A few cases in point…

  • Donald Bren is a former marine who built his first house in 1958 with a $10,000 loan. Today, he owns 25,000 residential units, but also 30 million square feet of commercial space and 90,000 acres of land near Los Angeles that he is selling in lots.
  • Sam Zell began buying and renting out fixer-uppers while he was a student at Ann Arbor in the early 1960s. Since then, he has become one of the country’s largest landlords in three market segments: apartments, office space, and retirement community housing.
  • Steven Ross is a former tax lawyer who went from building low-income housing to luxury homes. He eventually branched out to lending on low-income housing. Today, he also owns some prime pieces of commercial real estate in Manhattan (including the Time Warner Center), and he is involved in the $7 billion redevelopment of Madison Square Garden and Penn Station.
  • George Akyros is the son of Greek immigrants. He started out buying lots at busy intersections and selling them to gas station owners. Today, his diversified portfolio includes 5,200 apartments and 2 million square feet of commercial property.
  • Theodore Lerner’s specialty has been single-family homes. To date, this former lawyer has built 22,000 private homes. But he has also built up a portfolio of 6,000 apartments and 20 million square feet of commercial and retail space, including the massive Washington D.C.-area malls Tysons Corner Center, Tysons II, and White Flint.

And that’s just some of the billionaires. There are thousands of centi-millionaires ($100 million or more) and multi-millionaires who have likewise grown their fortunes by becoming very good at what they do best… but strategically branching out to related areas of real estate as well.

For instance, you may have read articles by Dave Lindahl in Early to Rise. Dave, a former landscaper, started out with small properties, moved up to apartments, and today controls over 3,000 units. Yet he still buys and flips small multi-families and even single-family homes for “chunks of cash” to use for larger purchases (as part of his “chunker strategy”). At the same time, he has branched out to condo conversions.

And speaking of condos, there are, of course, office and warehouse condos in addition to apartment condos. In fact, if you were a condo converter in Florida the last few years, a perfect strategy would have been to learn how to branch into doing commercial condo conversions. That’s because while apartment condos hyper-inflated and are now deflating faster than a hot air balloon without the hot air, warehouse condos in South Florida are in the midst of a very strong market.

Broaden Your Knowledge Without Diluting Your Power

The great running back and baseball player Bo Jackson was a big advocate of cross-training in sports. And if mixed martial artists want to compete at the top these days, they have to step into the ring with a well-rounded game in striking, submission, and grappling.

On a loftier level, Charles Darwin reported that economist Thomas Malthus’s writings on population growth (a discipline completely different from Darwin’s own field) inspired him to fully develop his key concept of natural selection.

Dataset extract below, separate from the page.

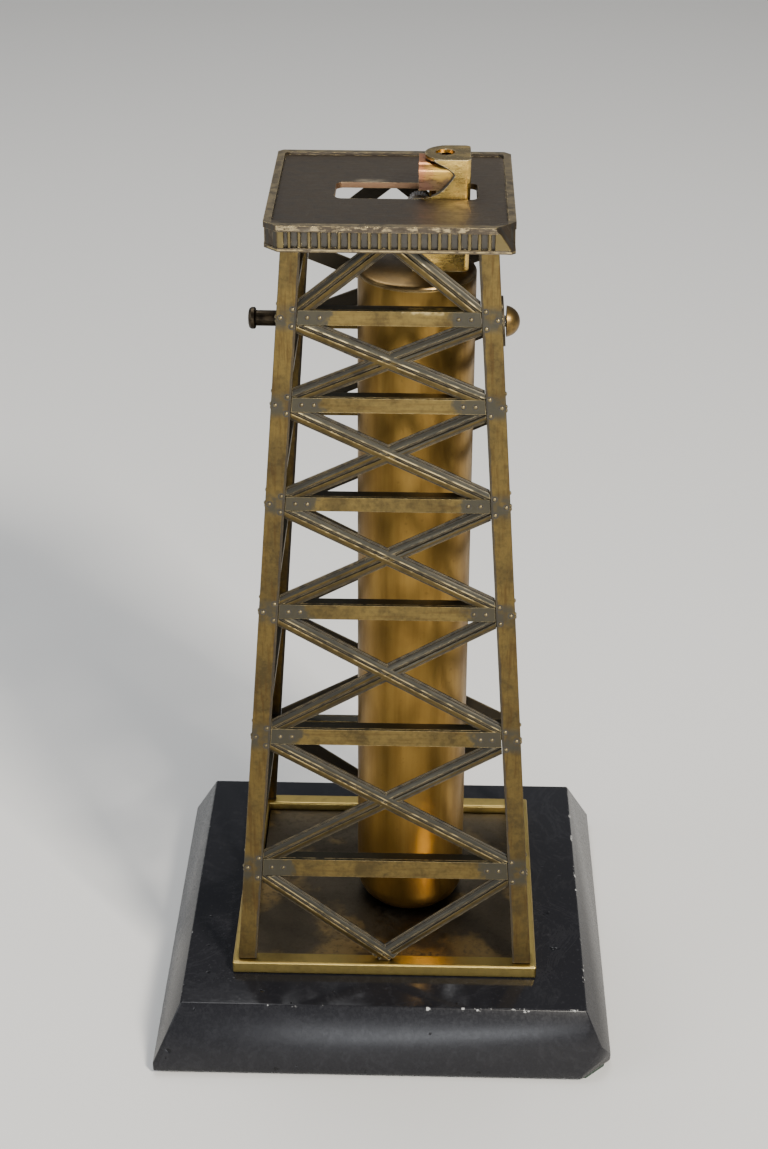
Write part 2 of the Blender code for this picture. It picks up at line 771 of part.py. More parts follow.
def build_striker():
    ring = []
    teeth = 26
    for index in range(teeth):
        turn = 2 * math.pi * index / teeth
        ring.append((WHEEL_R * math.cos(turn), WHEEL_R * math.sin(turn)))
        half = turn + math.pi / teeth
        ring.append(((WHEEL_R - 0.22) * math.cos(half), (WHEEL_R - 0.22) * math.sin(half)))
    wheel = prism("striker_wheel", [ring], FLINT_Y - 1.1, FLINT_Y + 1.1)
    place(wheel, Matrix(((1, 0, 0, 0), (0, 0, 1, 0), (0, 1, 0, 0), (0, 0, 0, 1))))
    move(wheel, WHEEL[0], 0, WHEEL[1])
    spindle = rod_y("striker_spindle", rod(0.6, HOOD[2] + 0.05, FLINT_Y + 1.5), WHEEL[0], 0, WHEEL[1], 16)
    combine(wheel, spindle, "UNION")
    keep(settle(wheel), (0.3, 0.3, 0.3), 1.0, 0.4)
    hang(wheel, WHEEL[0], FLINT_Y, WHEEL[1])
    profile = [(0, 181.5), (0.85, 181.5), (0.85, 180.6), (1.4, 180.6), (1.4, 164.5), (0, 164.5)]
    tube = turned("flint_tube", profile, 18)
    move(tube, WHEEL[0], FLINT_Y, 0)
    keep(tube, BRASS, 1.0, 0.3)


# ---------------------------------------------------------------- side knob and axle


def build_axle():
    """The cross axle with the wedge cam that pushes the snuffer's tail."""
    axle = rod_x("knob_axle", rod(AXLE_R, -23.8, 23.95), 0, 0, AXLE_Z, 24)
    cam = rod_x("axle_cam", rod(4.0, 3.4, 7.6), 0, 0, AXLE_Z, 28)
    wedge = box("axle_cam_wedge", -6, 6, -8, 8, -8, 8)
    place(wedge, Matrix.Rotation(math.radians(24), 4, "Y"))
    move(wedge, 12.6, 0, AXLE_Z + 2.2)
    combine(cam, wedge, "DIFFERENCE")
    settle(cam)
    combine(axle, cam, "UNION")
    keep(settle(axle), (0.4, 0.38, 0.34), 1.0, 0.35, True)
    hang(axle, 0, 0, AXLE_Z)


def build_washer(name, side, radius):
    """A washer that lies on the leaning side face around the axle."""
    rings = [arc(0, 0, radius, 0, 348, 29), arc(0, 0, 1.3, 0, 340, 17)]
    washer = prism(name, rings, 0.06, 0.56)
    place(washer, Matrix.Rotation(side * (math.pi / 2 - TILT), 4, "Y"))
    move(washer, side * half_at(AXLE_Z), 0, AXLE_Z)
    keep(washer, (0.16, 0.13, 0.09), 1.0, 0.45)


def build_knob():
    dome = arc(0, 0, 3.35, 8, 90, 7)
    profile = [(0, 2.9)]
    profile += [(x, y - 0.45) for x, y in reversed(dome[:-1])]
    profile.append((0, dome[0][1] - 0.45))
    ball = rod_x("ball_knob", profile, 24.02, 0, AXLE_Z, 26)
    keep(ball, (0.6, 0.45, 0.2), 1.0, 0.25, True)
    hang(ball, 0, 0, AXLE_Z)
    boss = [(0, 0), (1.45, 0), (1.65, -0.2), (1.65, -4.4), (2.1, -4.45), (2.3, -4.7), (2.3, -5.35)]
    boss += [(2.0, -5.8), (1.3, -6.0), (0, -6.05)]
    left = rod_x("left_boss", boss, -23.87, 0, AXLE_Z, 32)
    keep(left, (0.25, 0.19, 0.1), 1.0, 0.4, True)
    hang(left, 0, 0, AXLE_Z)
    build_washer("right_washer", 1, 5.3)
    build_washer("left_washer", -1, 4.0)


def stand_up():
    """Lifts the finished object so that its felt rests on the floor."""
    for obj in BODY.objects:
        obj.location.z -= GROUND * MM


build_plinth()
build_felt()
build_tie_screw()
build_floor()
build_legs()
build_girts()
build_braces()
build_end_braces()
build_crown()
build_tube()
build_tube_cap()
build_hood()
build_snuffer()
build_snuffer_pin()
build_wick()
build_striker()
build_axle()
build_knob()
stand_up()
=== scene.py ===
import json
import math

import bmesh
import bpy
from mathutils import Matrix, Vector


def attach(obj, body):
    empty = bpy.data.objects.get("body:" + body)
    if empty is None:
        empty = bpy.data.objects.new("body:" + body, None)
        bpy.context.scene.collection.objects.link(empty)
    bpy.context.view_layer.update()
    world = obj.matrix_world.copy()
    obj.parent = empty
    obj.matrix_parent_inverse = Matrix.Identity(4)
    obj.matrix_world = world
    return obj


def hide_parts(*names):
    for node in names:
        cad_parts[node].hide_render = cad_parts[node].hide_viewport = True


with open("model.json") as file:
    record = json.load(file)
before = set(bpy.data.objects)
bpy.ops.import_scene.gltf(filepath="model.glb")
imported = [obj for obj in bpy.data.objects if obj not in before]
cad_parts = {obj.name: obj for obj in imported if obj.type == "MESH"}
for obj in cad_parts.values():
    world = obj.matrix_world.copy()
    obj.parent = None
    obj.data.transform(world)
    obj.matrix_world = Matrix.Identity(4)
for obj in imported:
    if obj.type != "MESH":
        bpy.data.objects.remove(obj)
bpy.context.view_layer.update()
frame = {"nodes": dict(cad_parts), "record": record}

MM = 0.001
NODES = frame["nodes"]
BODIES = frame["record"]["behaviour"]["bodies"]
BODY_OF = {node: body for body, members in BODIES.items() for node in members}

# The tower's measures, in millimetres above its datum, which lies LIFT above the table.
LIFT = 1.5
TOWER_HALF = 34.11
LEAN = 0.06946
TILT = math.atan(LEAN)
LEG_WIDTH = 4.1
GIRT_LEVELS = (167.3, 149.0, 127.5, 103.1, 73.5, 40.8)
GIRT_HEIGHTS = (3.1, 3.1, 3.1, 3.3, 3.7, 4.3)
DECK = 186.55 + LIFT
RIM = 187.2 + LIFT
PLATE_HALF = 24.72

# ---------------------------------------------------------------- camera

# Metres, radians, and pixels of a frame FRAME_HEIGHT_PX high.
EYE = Vector((0.00845, -0.43672, 0.32895 + LIFT * MM))
YAW, PITCH, ROLL = -0.0222, -0.4859, 0.0050
FOCAL_PX = 2229.3
FRAME_HEIGHT_PX = 1149.0
SENSOR_MM = 36.0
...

And who would have told da Vinci to “stick to his knitting?” (Leo, stop fooling with those drawings of flying machines and two-wheeled vehicles! You can’t possibly have an interest in sculpting, painting, science, architecture, music, and math and expect to excel at anything!)

Now, don’t get me wrong. Focus is indispensable. Those who focus develop knowledge, experience, confidence and expertise much more quickly than those who dabble. And there will be crunch times when you have to focus on certain narrow areas of your real estate business to the exclusion of all else.

But educating yourself on an ongoing basis outside your niche but in related fields can actually make you better at your core business. It can also give you opportunities to diversify and expand when your particular market sector goes into a down cycle.

Good Places to Look for More Education and Inspiration

Even if you plan to do nothing but single-family homes, you might want to pick up some books and courses on real estate investing outside of your specialty, such as…

  • Mobile-home king Jim Clayton’s book First a Dream. How good is it? Well, Warren Buffett said it was partly on the strength of this book that his Berkshire Hathaway bought into Clayton Homes.
  • Donald Trump’s book The Art of the Deal – a good read that’s full of good stories. Trump’s writing is engaging (not obnoxious like his TV persona), and he includes valuable principles you can apply to any area of real estate.
  • Frank McKinney’s Make It Big: 49 Secrets for Building a Life of Extreme Success – about his journey from buying $30,000 fixer-uppers to developing $100 million oceanfront homes on spec. His concept of “exercising your risk threshold like a muscle every day” is worth the price of the book many times over.
  • Steve Bergsman has written two excellent books: Maverick Real Estate Investing and Maverick Real Estate Financing. He interviews and profiles some of the largest self-made real estate moguls in the country – on both the buying and financing sides – from Sam Zell to Stephen Ross. You’ll not only be inspired, you’ll learn a ton of very specific, useful information in areas of real estate ranging from residential to office, retail, warehouse, industrial, and land development.
  • Dave Lindahl is putting the finishing touches on a book to be published this fall by John Wiley & Sons, and he was good enough to send me a copy of the manuscript. It’s called Emerging Real Estate Markets: How to Find and Profit From Up and Coming Areas. I’ve always admired Dave’s ideas and teaching ability, and in this book he doesn’t hold back. It’s a comprehensive look at what you need to do to build a successful career in real estate… and how to keep your business growing through all market cycles by consistently rotating your capital into the best markets.

These are just a few of the books on my shelves. Various seminars and home-study programs on different real estate topics have also been a big part of my diet for a long time.

The idea isn’t to try to become a master of all trades. It’s to see what you can learn from masters in other fields to become better at what you do… and to be prepared to diversify and expand when the time is right.